The Future of Business Process Management with prof. dr. Jan Mendling (WU)
09.04.2018Comments are closed.EfNews_news

The business world is rapidly changing with the emergence of new technologies and digitalization. This also had an irreversible effect on traditional business processes and Business Process Management (BPM). On 28th March 2018 FELU’s students had the opportunity to hear about the latest trends in this area by visiting professor and the co-author of Fundamentals of Business Process Management, dr. Jan Mendling from the Department of Information Systems and Operations at Vienna University of Economics and Business (WU)
“We are dealing with turbulent times. Many of the traditional companies face the challenge that young organizations, start-ups and new companies are very actively pushing towards bringing new business models and new services into the market.”
We can see new services and offerings entering the market – Google’s selfdriving car, Car2go (carsharing service provider), Foodora (food delivery), 3D printing, Adidas making customized shoes, Netflix, Bitcoin and many others. In essence, things they do are still very basic and are from a certain perspective the same as the ones already existing. We are still dealing with transporting people from A to B, having food, getting clothes, watching TV and doing financial payments. What has changed are the business processes in the background providing us with these services.

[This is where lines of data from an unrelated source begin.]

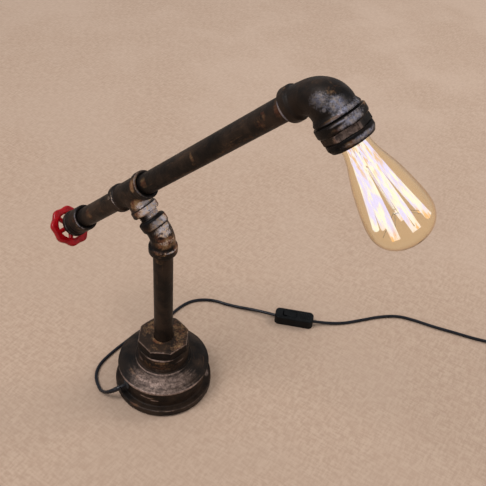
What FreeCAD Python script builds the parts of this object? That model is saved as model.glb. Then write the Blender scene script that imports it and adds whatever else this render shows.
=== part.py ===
import FreeCAD, Part
import math
import os
from FreeCAD import Vector

# Industrial pipe table lamp, millimetres, +Z up.
# The origin is the centre of the base's underside, on the riser's axis.
# The lamp leans in the XZ plane: its bulb is on the +X side and its handwheel on the -X side.

# ---------------------------------------------------------------- pipe and fittings
PIPE_R = 10.65            # 1/2 inch steel pipe, 21.3 outside diameter
PIPE_WALL = 2.65
NIPPLE_R = 10.4           # crest of the short nipple's thread
THREAD_DEPTH = 0.85
THREAD_PITCH = 1.814
ENGAGEMENT = 13.0         # how far a pipe end goes into a fitting
SCREWED_GAP = 0.03        # radial gap of a thread that stays put
SWIVEL_GAP = 0.05         # radial gap of a thread that the lamp turns on
FACE_GAP = 0.3            # gap between faces that turn past each other
BODY_R = 12.9             # fitting body
BAND_R = 14.7             # reinforcing band at a fitting's mouth
ELBOW_BAND_R = 15.2
BAND_WIDTH = 10.0
TEE_BAND_WIDTH = 7.2
BAND_ROUND = 2.4
BORE_R = PIPE_R - PIPE_WALL

# ---------------------------------------------------------------- base
PAD_THICK = 1.5
PAD_R = 55.0
FLANGE_R = 57.15          # 4 inch pipe size
FLANGE_TOP = 10.3
GROOVE_R = 49.5
RIM_BOTTOM = 35.2
RIM_TOP = 37.2
RIM_R = 53.6
SHOULDER_R = 44.0
SHOULDER_TOP = 42.9
SHOULDER_ROUND = 34.0
BEAD_R = 33.6               # raised bead round the neck's foot
BEAD_FOOT = 45.2
BEAD_HIGH = 1.6
NECK_FOOT = 46.4
NECK_R = 29.6
NECK_TOP = 67.6
BELL_WALL = 5.5
PLATE_THICK = 2.5
PLATE_R = 48.5
PLATE_SCREWS = 3
PLATE_SCREW_CIRCLE = 38.5
M4_R = 2.0
M4_HEAD_R = 3.9
M4_LENGTH = 12.0
BOSS_R = 5.5
BOSS_HEIGHT = 13.0

# ---------------------------------------------------------------- octagon bushing and riser
OCTAGON_R = 30.2          # centre to corner
OCTAGON_HEIGHT = 12.0
OCTAGON_TURN = 8.5        # degrees from +X to a corner
BUSHING_THREAD_R = 24.0
BUSHING_THREAD = 15.0
OCTAGON_CHAMFER = 1.0
LEAN = 45.0               # the elbow on the riser leans back by this
ELBOW_HEIGHT = 231.3      # where the riser's and the nipple's axes cross
ELBOW_REACH = 22.5        # centre of a 45 degree elbow to its mouth
ELBOW_BEND_R = 22.0

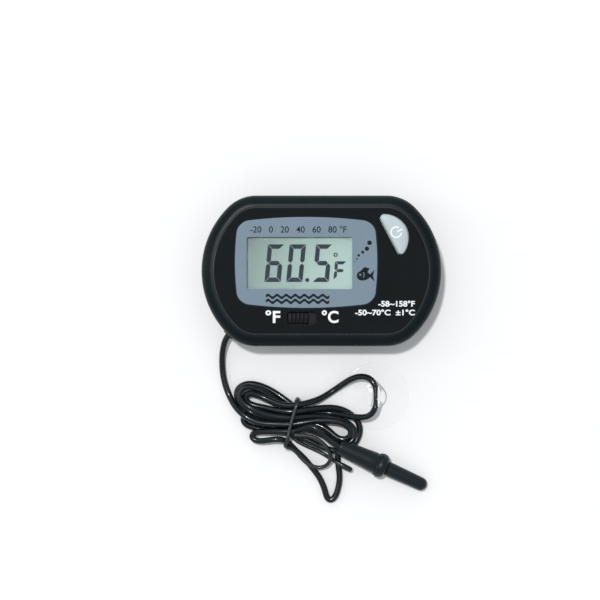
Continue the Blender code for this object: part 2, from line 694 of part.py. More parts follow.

The main part of the lecture was focused on what the core of Business Process Management is and how this discipline deals with current trends and challenges. Generally, the BPM lifecycle is still the same, but certain puzzle pieces have been getting some new emphases in the last couple of years. This is why the main question of the lecture was, how could the BPM look like in the future.
Usually we think of the BPM as checking if everything is alright, eliminating and fixing errors and trying to make things faster, cheaper, more flexible and with higher quality. And to a certain extend this is too shortsighted and limited. We have to complement this with another perspective: “Better is not to be understood from an inward looking perspective (how the process currently is) but from the perspective of how the process could be.” Dr. Mendling specially emphasized business process redesign and doing processes with CMMN (Case Management Model and Notation) and DMN (Decision Model and Notation) as well as the role of BPM in digitalization of tasks, coordination and process design.
When answering the question of the future of BMP, dr. Mendling said that “the future of BPM is its past: Innovative task restructuring,” and finished a quote from Frey and Osbourne (2017), “The extent of computerization in the twenty-first century will thus partly depend on innovative approaches to task restructuring.”